*WRITTEN INSTRUCTION*. List each line of the data that holds the string "saved".

*PROVIDED INFORMATION*.
'''

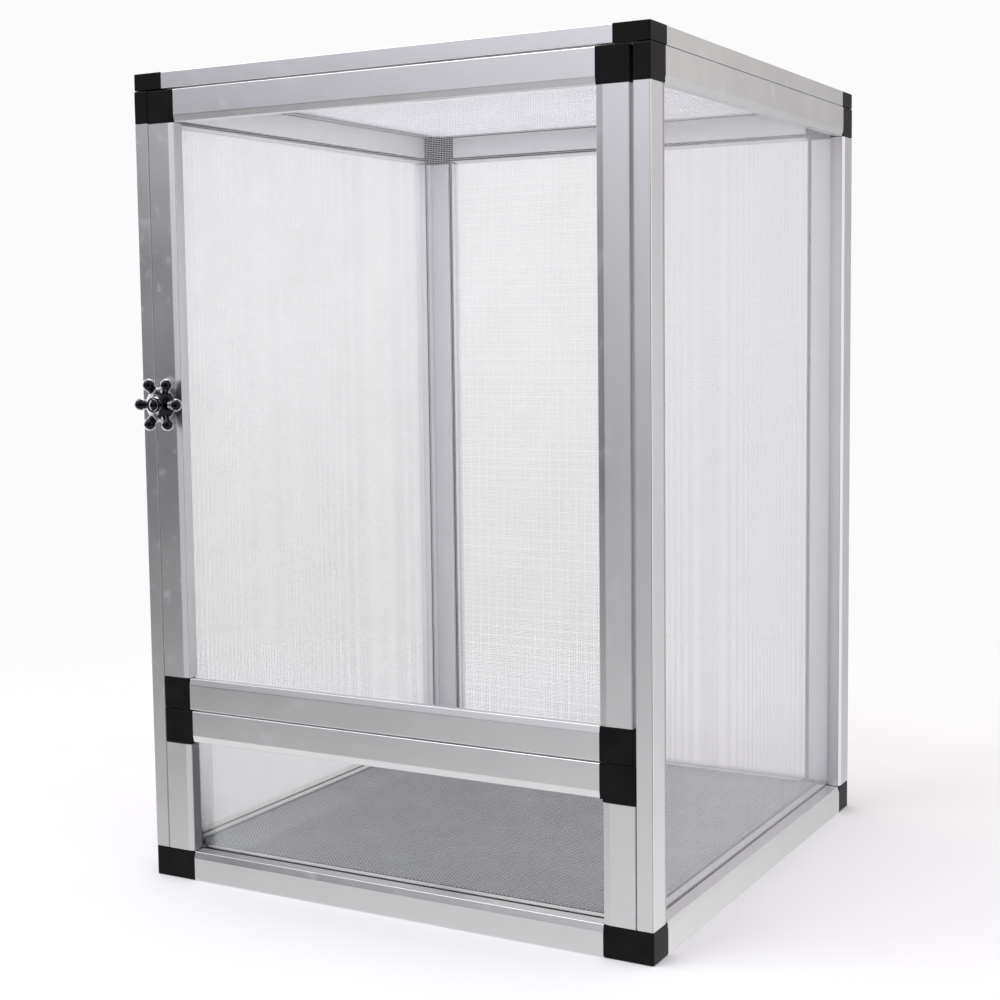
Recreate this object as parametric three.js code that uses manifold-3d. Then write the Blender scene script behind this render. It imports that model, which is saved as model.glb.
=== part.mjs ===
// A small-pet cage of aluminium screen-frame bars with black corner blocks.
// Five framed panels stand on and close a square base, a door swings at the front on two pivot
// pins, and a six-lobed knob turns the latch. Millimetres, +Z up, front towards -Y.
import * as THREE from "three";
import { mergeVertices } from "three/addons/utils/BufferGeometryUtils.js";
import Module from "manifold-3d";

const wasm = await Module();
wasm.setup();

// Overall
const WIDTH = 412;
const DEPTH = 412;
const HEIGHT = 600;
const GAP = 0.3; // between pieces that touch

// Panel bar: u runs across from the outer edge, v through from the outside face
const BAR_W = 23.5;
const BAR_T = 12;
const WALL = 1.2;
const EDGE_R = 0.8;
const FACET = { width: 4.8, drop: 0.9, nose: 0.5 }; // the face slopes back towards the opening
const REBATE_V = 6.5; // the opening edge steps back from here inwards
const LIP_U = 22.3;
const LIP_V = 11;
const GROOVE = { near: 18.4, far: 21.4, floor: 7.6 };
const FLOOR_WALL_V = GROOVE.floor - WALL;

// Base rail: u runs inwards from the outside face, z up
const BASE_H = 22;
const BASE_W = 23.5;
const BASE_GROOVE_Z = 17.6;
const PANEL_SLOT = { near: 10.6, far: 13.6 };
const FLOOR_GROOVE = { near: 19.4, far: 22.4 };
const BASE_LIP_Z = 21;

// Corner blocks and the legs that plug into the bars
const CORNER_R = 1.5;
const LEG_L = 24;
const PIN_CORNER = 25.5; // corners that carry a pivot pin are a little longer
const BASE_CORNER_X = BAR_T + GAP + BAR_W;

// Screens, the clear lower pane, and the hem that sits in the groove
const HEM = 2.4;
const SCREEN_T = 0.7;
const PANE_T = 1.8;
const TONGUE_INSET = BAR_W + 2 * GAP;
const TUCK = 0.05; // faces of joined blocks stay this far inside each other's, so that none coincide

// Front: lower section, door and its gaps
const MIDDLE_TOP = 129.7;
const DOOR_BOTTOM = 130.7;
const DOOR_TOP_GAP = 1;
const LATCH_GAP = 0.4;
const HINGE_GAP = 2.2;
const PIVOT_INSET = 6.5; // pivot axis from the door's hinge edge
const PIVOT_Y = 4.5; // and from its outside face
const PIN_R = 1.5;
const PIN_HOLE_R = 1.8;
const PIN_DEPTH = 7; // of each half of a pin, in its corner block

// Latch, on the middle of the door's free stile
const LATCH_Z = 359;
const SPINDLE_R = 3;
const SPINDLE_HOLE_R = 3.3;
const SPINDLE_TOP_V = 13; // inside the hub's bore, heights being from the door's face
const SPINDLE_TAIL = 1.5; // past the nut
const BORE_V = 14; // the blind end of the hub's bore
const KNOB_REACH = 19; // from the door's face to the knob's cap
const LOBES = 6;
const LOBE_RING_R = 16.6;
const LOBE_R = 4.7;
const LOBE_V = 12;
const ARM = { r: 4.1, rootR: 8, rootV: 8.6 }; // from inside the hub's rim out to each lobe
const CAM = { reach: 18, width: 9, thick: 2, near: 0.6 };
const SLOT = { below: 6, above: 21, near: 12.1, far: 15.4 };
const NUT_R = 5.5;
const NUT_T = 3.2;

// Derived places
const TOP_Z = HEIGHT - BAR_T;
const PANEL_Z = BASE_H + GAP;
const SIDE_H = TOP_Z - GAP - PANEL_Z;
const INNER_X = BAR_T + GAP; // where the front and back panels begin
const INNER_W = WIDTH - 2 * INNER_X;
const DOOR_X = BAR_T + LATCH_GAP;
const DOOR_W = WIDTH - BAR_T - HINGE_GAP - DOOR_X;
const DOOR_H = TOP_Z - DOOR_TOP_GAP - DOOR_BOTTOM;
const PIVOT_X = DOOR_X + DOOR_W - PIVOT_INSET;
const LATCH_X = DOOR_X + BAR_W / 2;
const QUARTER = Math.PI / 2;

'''
'''

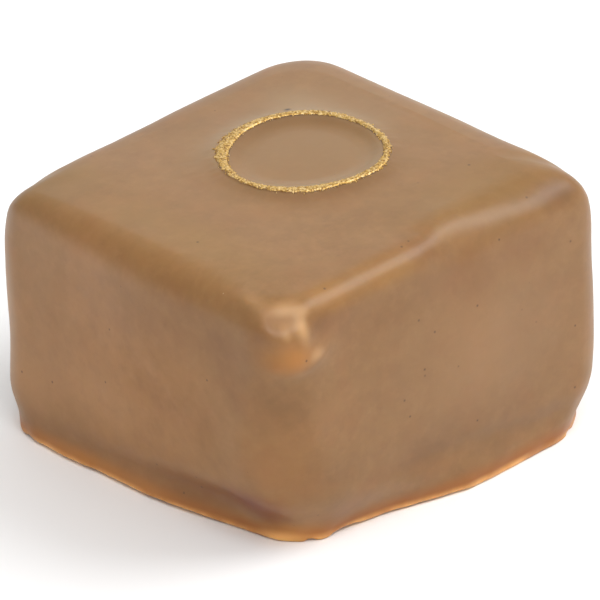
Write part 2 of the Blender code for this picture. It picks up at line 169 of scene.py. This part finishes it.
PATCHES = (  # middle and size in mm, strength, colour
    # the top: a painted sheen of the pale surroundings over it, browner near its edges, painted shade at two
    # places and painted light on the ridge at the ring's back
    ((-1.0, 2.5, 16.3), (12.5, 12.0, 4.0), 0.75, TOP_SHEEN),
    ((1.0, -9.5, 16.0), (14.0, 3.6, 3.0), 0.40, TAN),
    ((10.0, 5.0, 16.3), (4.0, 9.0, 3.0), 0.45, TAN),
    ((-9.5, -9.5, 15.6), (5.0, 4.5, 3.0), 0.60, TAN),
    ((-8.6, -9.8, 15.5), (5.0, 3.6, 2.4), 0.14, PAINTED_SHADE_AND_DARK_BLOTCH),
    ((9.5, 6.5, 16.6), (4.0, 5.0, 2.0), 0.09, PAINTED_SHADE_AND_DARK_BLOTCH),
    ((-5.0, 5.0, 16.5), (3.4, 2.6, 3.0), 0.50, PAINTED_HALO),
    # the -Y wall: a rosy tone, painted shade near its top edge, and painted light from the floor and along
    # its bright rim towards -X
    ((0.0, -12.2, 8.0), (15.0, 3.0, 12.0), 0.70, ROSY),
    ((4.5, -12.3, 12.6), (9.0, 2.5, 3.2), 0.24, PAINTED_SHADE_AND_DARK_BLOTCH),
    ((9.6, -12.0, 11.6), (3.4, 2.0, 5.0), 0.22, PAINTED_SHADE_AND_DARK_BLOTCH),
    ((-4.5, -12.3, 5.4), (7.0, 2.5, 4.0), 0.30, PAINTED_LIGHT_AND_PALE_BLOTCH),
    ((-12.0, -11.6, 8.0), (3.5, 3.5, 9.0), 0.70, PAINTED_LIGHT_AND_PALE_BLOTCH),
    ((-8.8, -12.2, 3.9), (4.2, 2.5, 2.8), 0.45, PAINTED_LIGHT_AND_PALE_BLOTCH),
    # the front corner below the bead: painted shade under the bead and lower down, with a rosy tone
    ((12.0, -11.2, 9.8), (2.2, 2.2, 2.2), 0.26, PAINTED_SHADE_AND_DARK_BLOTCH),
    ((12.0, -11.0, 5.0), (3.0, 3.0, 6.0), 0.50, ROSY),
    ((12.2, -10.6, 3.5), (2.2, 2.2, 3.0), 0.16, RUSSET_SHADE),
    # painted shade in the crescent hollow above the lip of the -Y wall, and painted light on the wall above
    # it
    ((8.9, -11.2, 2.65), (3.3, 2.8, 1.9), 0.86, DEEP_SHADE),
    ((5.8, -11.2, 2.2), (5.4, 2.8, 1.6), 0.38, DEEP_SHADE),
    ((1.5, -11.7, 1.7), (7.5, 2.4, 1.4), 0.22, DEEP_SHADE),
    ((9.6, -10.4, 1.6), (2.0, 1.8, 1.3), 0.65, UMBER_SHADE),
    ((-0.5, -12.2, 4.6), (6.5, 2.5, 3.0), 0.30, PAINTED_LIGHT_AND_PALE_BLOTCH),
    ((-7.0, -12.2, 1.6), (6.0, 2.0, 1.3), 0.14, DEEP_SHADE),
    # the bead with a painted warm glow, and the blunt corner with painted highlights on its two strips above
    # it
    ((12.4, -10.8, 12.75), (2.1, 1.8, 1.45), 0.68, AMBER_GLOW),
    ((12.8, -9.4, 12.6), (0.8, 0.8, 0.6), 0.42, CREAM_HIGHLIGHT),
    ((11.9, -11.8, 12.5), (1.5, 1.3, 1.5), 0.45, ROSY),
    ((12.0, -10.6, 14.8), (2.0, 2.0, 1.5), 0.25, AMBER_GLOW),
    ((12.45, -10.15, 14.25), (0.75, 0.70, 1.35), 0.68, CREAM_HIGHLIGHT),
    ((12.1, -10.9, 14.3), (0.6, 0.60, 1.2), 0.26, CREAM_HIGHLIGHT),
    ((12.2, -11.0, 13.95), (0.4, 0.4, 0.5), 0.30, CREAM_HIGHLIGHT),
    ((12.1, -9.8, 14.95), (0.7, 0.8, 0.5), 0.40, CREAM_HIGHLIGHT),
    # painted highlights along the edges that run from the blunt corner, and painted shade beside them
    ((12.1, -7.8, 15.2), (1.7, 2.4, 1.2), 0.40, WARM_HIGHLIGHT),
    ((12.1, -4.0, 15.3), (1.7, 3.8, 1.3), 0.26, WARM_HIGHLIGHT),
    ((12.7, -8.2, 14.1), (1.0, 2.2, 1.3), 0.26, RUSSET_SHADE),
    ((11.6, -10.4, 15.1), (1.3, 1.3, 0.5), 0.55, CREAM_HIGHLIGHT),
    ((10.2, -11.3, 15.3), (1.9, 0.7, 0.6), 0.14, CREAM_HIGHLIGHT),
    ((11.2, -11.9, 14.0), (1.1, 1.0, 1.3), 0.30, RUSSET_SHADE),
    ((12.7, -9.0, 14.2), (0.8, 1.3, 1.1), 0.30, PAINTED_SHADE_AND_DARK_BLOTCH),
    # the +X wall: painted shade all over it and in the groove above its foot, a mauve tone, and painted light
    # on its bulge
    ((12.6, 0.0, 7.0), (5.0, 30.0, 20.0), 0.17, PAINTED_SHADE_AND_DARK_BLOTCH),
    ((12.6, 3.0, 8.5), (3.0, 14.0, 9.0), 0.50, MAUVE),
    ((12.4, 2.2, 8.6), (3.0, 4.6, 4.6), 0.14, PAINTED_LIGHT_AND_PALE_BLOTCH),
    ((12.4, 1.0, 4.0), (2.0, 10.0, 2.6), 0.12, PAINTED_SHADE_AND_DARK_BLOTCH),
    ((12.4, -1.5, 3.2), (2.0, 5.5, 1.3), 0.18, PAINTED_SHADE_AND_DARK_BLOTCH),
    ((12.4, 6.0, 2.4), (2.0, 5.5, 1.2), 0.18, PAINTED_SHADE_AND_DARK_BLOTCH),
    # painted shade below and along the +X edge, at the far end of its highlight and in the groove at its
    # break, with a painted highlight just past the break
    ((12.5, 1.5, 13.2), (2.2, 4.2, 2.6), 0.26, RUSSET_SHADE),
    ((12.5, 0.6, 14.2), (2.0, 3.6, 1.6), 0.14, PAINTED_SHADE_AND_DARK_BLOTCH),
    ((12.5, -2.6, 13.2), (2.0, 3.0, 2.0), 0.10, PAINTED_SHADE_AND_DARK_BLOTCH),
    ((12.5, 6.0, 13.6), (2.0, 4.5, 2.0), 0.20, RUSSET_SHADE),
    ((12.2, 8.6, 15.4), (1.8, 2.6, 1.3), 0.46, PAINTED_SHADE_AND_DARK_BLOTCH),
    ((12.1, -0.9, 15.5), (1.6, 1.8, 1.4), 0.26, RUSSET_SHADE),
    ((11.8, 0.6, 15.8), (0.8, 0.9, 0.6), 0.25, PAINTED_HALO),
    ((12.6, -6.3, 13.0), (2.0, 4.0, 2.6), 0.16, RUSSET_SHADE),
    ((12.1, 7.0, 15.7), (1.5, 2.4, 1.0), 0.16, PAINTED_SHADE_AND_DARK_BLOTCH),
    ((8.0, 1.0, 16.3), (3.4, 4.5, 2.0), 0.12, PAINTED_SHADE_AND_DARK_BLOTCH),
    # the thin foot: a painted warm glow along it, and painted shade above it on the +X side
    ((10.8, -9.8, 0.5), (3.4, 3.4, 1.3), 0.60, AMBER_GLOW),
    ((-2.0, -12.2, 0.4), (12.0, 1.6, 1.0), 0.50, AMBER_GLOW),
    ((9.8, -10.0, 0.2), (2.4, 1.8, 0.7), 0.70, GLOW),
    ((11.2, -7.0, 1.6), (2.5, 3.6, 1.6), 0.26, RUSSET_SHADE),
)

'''
'''

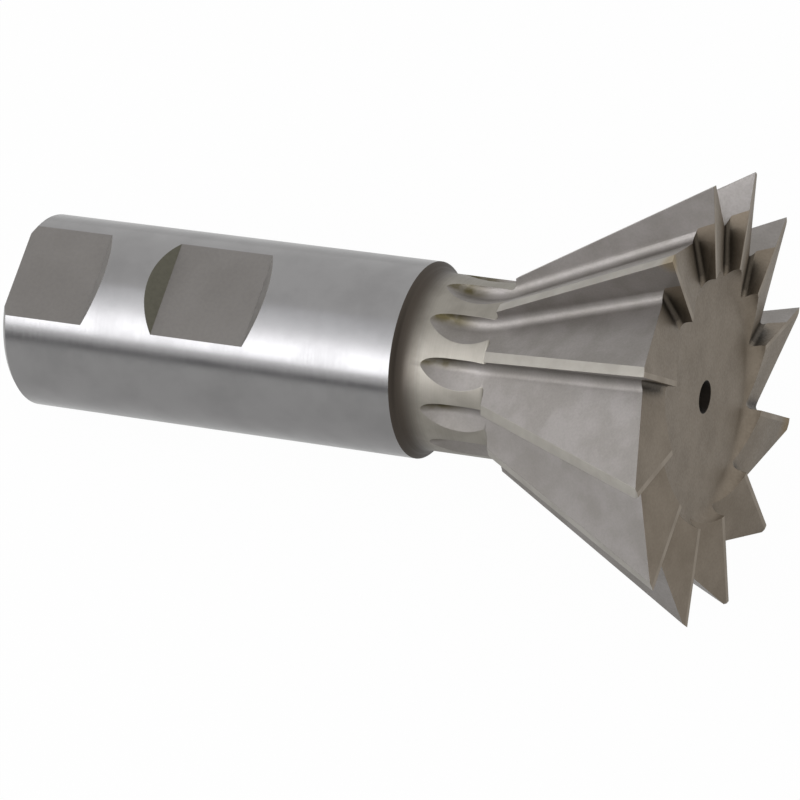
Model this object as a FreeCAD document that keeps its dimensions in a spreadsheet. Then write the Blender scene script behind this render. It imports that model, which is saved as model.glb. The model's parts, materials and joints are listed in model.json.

'''

*SOLUTION TO THIS TASK*.
Recreate this object as parametric three.js code that uses manifold-3d. Then write the Blender scene script behind this render. It imports that model, which is saved as model.glb.
Model this object as a FreeCAD document that keeps its dimensions in a spreadsheet. Then write the Blender scene script behind this render. It imports that model, which is saved as model.glb. The model's parts, materials and joints are listed in model.json.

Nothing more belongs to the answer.